→ **Challenge**
Repeat the material exactly, every line of it.

→ **Supplied data**
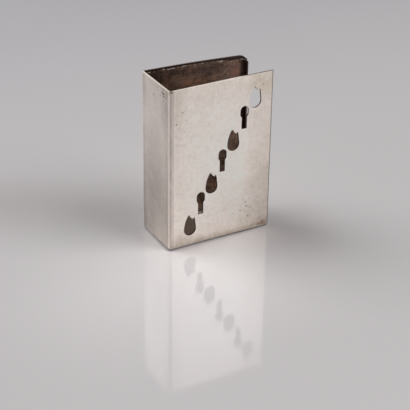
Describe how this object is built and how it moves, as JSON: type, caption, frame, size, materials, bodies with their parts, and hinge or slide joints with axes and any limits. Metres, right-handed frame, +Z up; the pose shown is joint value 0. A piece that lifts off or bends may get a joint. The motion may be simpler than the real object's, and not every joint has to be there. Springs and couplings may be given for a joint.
{
  "type": "matchbox holder",
  "caption": "Book-form holder for a small matchbox, soldered from sheet silver, open at the top and at one side, with a pierced front cover.",
  "frame": {"origin": "centre of the bounding box in plan, on the underside of the floor plate, where it stands on the table", "axes": "+Z up to the open rim, -Y out of the pierced front cover, +X from the spine to the open side"},
  "size_m": [0.0376, 0.019, 0.057],
  "materials": {
    "front_silver": "worn satin silver outside, brown tarnish inside",
    "spine_silver": "worn satin silver outside, brown tarnish inside",
    "back_silver": "worn satin silver outside, brown tarnish inside",
    "floor_silver": "worn satin silver outside, brown tarnish inside",
    "solder": "dull tarnished silver solder"
  },
  "bodies": {
    "root": {"front_cover": "front_silver", "spine": "spine_silver", "back_cover": "back_silver", "floor_plate": "floor_silver", "front_corner_seam": "solder", "back_corner_seam": "solder", "front_floor_seam": "solder", "spine_floor_seam": "solder", "back_floor_seam": "solder"}
  },
  "joints": []
}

→ **Task answer**
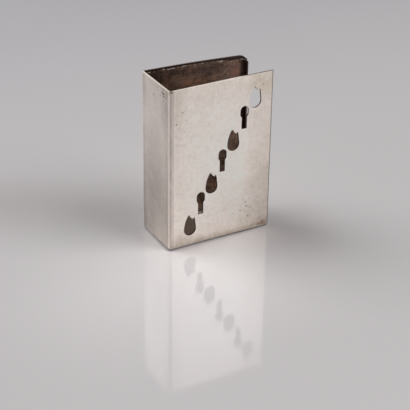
Describe how this object is built and how it moves, as JSON: type, caption, frame, size, materials, bodies with their parts, and hinge or slide joints with axes and any limits. Metres, right-handed frame, +Z up; the pose shown is joint value 0. A piece that lifts off or bends may get a joint. The motion may be simpler than the real object's, and not every joint has to be there. Springs and couplings may be given for a joint.
{
  "type": "matchbox holder",
  "caption": "Book-form holder for a small matchbox, soldered from sheet silver, open at the top and at one side, with a pierced front cover.",
  "frame": {"origin": "centre of the bounding box in plan, on the underside of the floor plate, where it stands on the table", "axes": "+Z up to the open rim, -Y out of the pierced front cover, +X from the spine to the open side"},
  "size_m": [0.0376, 0.019, 0.057],
  "materials": {
    "front_silver": "worn satin silver outside, brown tarnish inside",
    "spine_silver": "worn satin silver outside, brown tarnish inside",
    "back_silver": "worn satin silver outside, brown tarnish inside",
    "floor_silver": "worn satin silver outside, brown tarnish inside",
    "solder": "dull tarnished silver solder"
  },
  "bodies": {
    "root": {"front_cover": "front_silver", "spine": "spine_silver", "back_cover": "back_silver", "floor_plate": "floor_silver", "front_corner_seam": "solder", "back_corner_seam": "solder", "front_floor_seam": "solder", "spine_floor_seam": "solder", "back_floor_seam": "solder"}
  },
  "joints": []
}